The researches of Coulomb in electricity, of Buffon in geology, of Lavoisier in chemistry, of Daubenton in comparative anatomy, carried still farther by their illustrious successors towards the close of the century, did much to establish conceptions of the universe and its laws upon a scientific basis." And not only did Rousseau make botany fashionable, but Goldsmith wrote from Paris in 1755: "I have seen as bright a circle of beauty at the chemical lectures of Rouelle as gracing the court of Versailles." Petit lectured on astronomy to crowded houses, and among his listeners were gentlemen and ladies of fashion, as well as professional students.[68] The popularizers of science during this period were Voltaire, Montesquieu, Alembert, Diderot, and other encyclopaedists.
Here should be mentioned one of Buffon's contemporaries and countrymen; one who was the first true field geologist, an observer rather than a compiler or theorist.

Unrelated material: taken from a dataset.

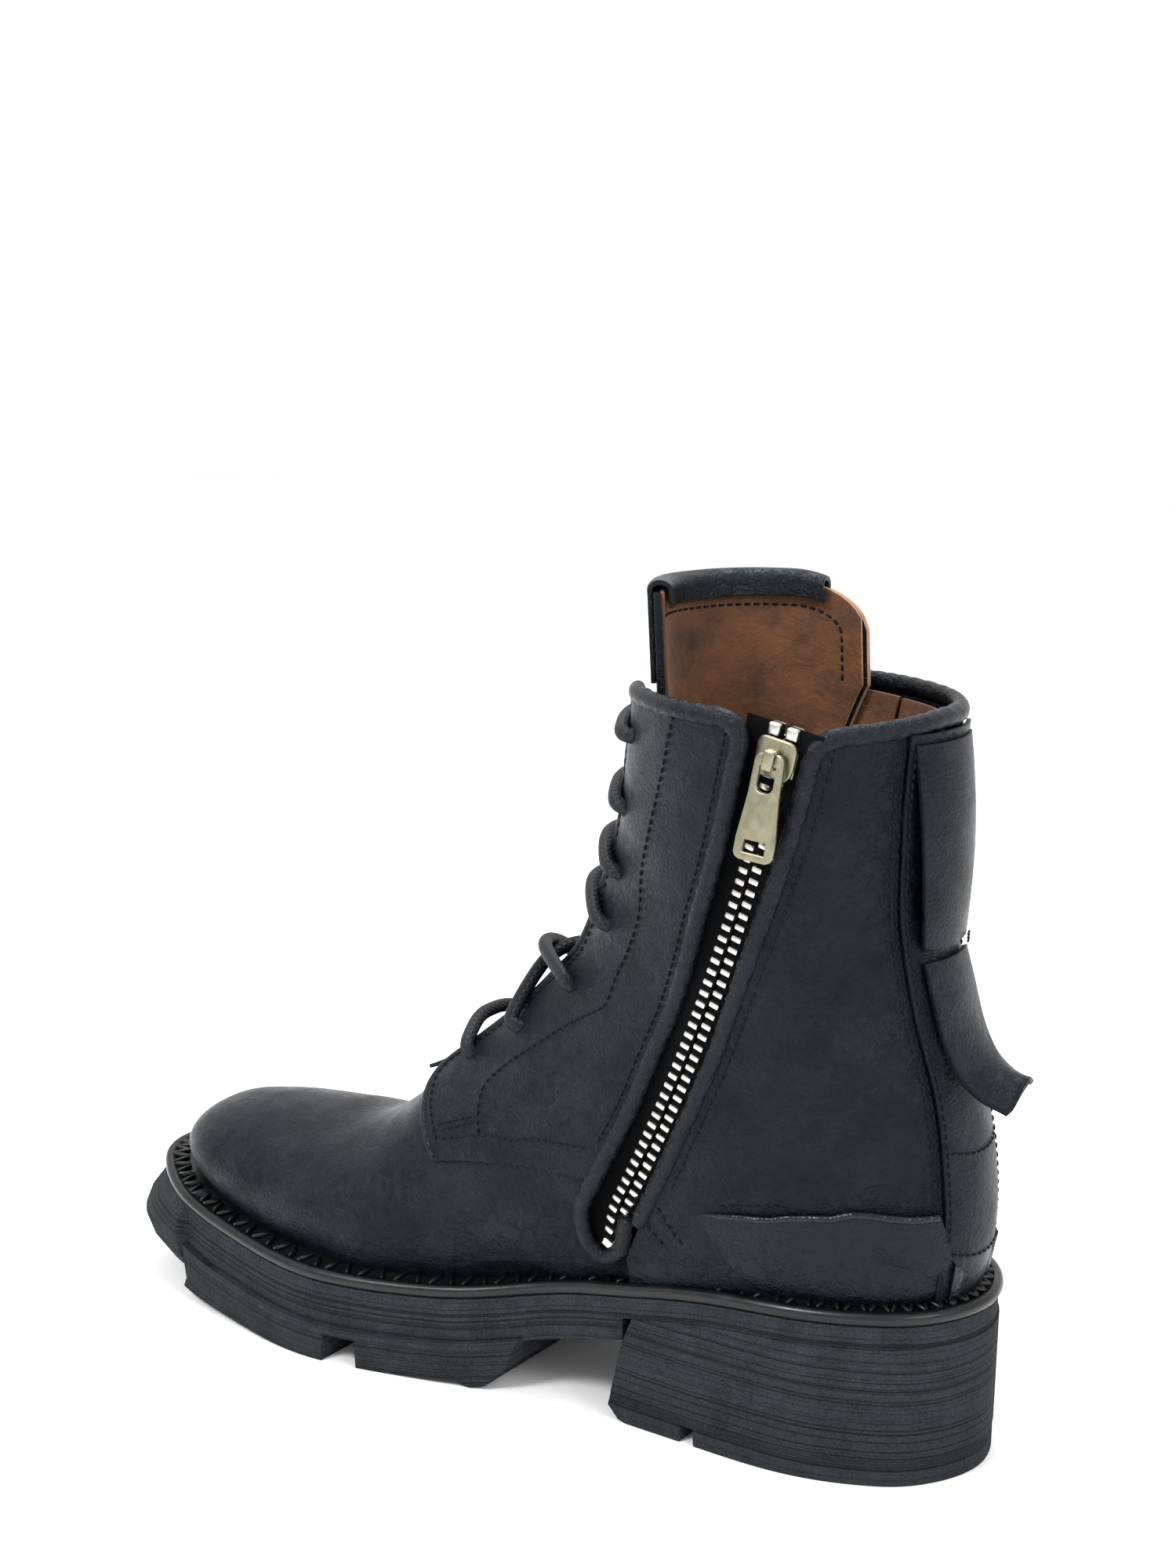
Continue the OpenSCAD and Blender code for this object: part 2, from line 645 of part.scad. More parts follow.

This was Jean E.Guettard (1715-1786).

He published, says Sir Archibald Geikie, in his valuable work, _The Founders of Geology_, about two hundred papers on a wide range of scientific subjects, besides half a dozen quarto volumes of his observations, together with many excellent plates.

Geikie also states that he is undoubtedly entitled to rank among the first great pioneers of modern geology.